Mustafa İslamoğlu = O, insan idrakinin algılamaktan aciz olduğu şeylerin de, algılayabildiği şeylerin de sırrına vakıftır: nitekim O, onların Zatına yakıştırdıkları her türlü ortaktan beridir.
Ömer Nasuhi Bilmen = Gaib olanı da, âşikâre bulunanı da bilendir. İşte onların şerik koştuklarından müteâlidir.
Ömer Öngüt = Allah görünmeyeni de görüneni de bilendir. O, müşriklerin ortak koştukları şeylerden çok yüce ve münezzehtir.
Şaban Piriş = O, gizliyi de açığı da bilendir, onların koştukları şirklerden çok yücedir.
Sadık Türkmen = Görünmeyeni de, görüneni de bilir.
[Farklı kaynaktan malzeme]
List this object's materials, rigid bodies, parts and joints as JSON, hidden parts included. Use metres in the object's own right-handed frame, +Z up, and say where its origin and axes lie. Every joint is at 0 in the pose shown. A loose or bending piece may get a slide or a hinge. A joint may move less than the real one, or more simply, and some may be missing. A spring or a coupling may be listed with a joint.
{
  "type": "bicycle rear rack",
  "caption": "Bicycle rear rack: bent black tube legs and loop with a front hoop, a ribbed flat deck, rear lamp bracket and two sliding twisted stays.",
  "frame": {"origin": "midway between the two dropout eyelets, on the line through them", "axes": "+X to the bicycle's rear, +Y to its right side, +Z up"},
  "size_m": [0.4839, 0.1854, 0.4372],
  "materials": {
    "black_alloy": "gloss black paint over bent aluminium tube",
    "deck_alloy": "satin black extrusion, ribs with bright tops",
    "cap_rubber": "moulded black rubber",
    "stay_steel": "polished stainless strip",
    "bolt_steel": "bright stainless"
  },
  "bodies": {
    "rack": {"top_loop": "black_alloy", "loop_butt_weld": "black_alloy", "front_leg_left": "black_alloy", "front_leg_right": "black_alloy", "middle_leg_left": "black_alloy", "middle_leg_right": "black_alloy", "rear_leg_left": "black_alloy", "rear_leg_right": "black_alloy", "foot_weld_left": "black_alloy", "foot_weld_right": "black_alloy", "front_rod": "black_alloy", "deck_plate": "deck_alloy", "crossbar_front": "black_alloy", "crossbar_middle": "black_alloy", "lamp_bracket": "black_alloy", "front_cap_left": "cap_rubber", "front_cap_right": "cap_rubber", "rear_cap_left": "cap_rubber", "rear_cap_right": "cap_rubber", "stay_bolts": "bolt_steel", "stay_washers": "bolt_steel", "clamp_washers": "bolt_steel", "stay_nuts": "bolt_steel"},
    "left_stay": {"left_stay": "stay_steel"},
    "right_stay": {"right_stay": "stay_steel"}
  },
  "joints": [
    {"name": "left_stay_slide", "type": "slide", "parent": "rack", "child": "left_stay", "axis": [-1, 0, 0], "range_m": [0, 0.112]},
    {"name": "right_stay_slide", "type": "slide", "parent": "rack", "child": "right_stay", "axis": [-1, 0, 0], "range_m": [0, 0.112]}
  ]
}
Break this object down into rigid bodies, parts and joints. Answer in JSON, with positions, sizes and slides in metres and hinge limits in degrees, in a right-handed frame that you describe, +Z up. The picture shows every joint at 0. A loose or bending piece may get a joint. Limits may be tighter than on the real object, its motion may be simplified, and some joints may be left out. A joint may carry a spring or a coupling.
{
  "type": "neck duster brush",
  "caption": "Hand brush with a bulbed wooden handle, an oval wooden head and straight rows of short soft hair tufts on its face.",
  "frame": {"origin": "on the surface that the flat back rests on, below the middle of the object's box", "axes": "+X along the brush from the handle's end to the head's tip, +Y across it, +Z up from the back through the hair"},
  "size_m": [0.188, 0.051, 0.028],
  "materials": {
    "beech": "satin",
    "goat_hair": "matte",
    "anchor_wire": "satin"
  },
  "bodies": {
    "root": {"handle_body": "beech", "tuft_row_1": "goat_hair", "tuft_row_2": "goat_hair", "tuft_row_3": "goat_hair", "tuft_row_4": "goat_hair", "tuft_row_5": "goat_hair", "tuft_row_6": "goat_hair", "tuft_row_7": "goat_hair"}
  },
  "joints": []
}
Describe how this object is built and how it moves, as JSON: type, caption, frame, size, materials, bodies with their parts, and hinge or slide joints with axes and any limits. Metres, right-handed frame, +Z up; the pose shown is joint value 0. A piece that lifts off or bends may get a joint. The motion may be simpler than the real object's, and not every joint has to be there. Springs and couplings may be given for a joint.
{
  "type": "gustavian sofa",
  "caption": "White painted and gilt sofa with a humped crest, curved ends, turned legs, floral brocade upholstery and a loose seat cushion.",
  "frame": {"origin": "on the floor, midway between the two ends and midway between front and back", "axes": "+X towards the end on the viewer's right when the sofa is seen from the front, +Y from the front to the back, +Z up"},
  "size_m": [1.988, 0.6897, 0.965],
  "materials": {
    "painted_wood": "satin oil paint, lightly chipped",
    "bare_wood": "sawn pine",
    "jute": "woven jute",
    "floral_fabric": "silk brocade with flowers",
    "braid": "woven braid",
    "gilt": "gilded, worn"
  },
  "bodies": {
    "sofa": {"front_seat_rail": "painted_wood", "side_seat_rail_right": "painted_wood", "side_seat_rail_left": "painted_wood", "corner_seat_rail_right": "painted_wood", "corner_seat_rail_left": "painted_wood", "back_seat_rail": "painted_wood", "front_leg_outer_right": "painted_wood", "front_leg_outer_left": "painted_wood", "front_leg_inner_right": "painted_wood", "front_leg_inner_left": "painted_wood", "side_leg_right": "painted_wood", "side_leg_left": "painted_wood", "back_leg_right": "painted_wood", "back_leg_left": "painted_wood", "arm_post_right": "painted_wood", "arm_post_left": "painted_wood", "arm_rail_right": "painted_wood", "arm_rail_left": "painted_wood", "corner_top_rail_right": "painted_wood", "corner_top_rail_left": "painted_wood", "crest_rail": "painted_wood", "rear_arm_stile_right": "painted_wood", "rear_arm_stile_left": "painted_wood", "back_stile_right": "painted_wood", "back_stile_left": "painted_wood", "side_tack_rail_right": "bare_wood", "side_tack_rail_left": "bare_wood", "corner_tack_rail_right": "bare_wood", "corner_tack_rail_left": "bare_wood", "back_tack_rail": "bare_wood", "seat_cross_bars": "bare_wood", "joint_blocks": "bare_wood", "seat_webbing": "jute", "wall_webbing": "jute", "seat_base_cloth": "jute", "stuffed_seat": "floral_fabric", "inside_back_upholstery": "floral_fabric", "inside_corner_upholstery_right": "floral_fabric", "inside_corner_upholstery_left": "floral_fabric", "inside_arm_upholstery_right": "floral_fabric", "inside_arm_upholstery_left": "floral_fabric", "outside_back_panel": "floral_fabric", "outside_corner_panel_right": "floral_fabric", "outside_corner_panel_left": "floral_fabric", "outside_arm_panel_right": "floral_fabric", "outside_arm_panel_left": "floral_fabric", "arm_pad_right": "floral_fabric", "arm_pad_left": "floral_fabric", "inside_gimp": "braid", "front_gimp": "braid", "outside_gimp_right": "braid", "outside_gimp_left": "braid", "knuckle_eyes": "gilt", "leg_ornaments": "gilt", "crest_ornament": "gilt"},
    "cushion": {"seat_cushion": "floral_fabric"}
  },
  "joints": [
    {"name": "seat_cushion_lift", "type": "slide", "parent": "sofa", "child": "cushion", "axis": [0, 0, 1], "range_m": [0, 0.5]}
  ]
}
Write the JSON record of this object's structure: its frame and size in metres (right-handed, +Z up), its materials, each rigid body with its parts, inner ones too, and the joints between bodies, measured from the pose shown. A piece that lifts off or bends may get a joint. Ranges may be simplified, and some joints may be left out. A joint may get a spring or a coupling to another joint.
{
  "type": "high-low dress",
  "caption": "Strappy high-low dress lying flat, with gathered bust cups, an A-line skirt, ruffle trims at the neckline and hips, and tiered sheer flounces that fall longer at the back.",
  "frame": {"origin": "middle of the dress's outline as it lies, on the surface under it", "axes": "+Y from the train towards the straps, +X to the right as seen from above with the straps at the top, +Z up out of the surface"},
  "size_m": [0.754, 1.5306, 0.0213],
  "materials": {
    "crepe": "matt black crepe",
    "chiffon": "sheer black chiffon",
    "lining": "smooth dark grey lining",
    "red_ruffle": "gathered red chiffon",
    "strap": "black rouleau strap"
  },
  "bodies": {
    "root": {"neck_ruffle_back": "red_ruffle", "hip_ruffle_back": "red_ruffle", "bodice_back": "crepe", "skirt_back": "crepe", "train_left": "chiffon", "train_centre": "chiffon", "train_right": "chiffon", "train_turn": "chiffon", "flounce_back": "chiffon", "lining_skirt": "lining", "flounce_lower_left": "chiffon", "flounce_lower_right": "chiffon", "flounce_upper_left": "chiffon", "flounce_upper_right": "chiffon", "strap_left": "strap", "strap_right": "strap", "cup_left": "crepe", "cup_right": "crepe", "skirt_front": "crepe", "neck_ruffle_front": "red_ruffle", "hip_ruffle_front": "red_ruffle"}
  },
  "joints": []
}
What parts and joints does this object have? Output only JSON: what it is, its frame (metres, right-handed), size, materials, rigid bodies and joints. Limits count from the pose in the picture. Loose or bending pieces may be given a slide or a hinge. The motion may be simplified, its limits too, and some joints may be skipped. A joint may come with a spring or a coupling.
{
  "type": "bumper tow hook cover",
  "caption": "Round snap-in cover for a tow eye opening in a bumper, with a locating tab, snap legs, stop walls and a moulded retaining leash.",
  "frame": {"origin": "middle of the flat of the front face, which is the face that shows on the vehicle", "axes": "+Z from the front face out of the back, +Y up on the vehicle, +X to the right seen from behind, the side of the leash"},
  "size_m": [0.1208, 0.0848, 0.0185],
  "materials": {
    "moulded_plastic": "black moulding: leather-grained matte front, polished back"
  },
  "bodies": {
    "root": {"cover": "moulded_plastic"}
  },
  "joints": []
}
O, onların ortak koştukları şeylerden yücedir.
Seyyid Kutub = O görünmeyeni de görüneni de bilir. O onların koştukları ortaklardan münezzehtir.
Suat Yıldırım = Görünmeyen ve görünen, gizli ve âşikâr her şeyi bilen Allah, onların iddia ettikleri şerikleri olmaktan yücedir.
Süleyman Ateş = (O), görünmeyeni ve görüneni bilir; onların ortak koştukları şeylerden yücedir.
Tefhim-ul Kuran = Gaybı da, müşahede edilebileni de bilendir; onların ortak koştuklarından yücedir.
Ümit Şimşek = O, görünen ve görünmeyen âlemleri bilir; onların ortak koştuğu şeylerden de yücedir.
Yaşar Nuri Öztürk = Gözle görülmeyeni de görüleni de bilendir O. Uzaktır onların ortak koştuklarından.
İskender Ali Mihr = (Allah), gaybı (görünmeyeni) ve görüneni bilendir. Ve onların şirk koştukları şeylerden çok yücedir.
İlyas Yorulmaz = Allah bilinmeyenleri de, açıkta olanları da bilendir. Onların koştukları ortaklardan çok yücedir.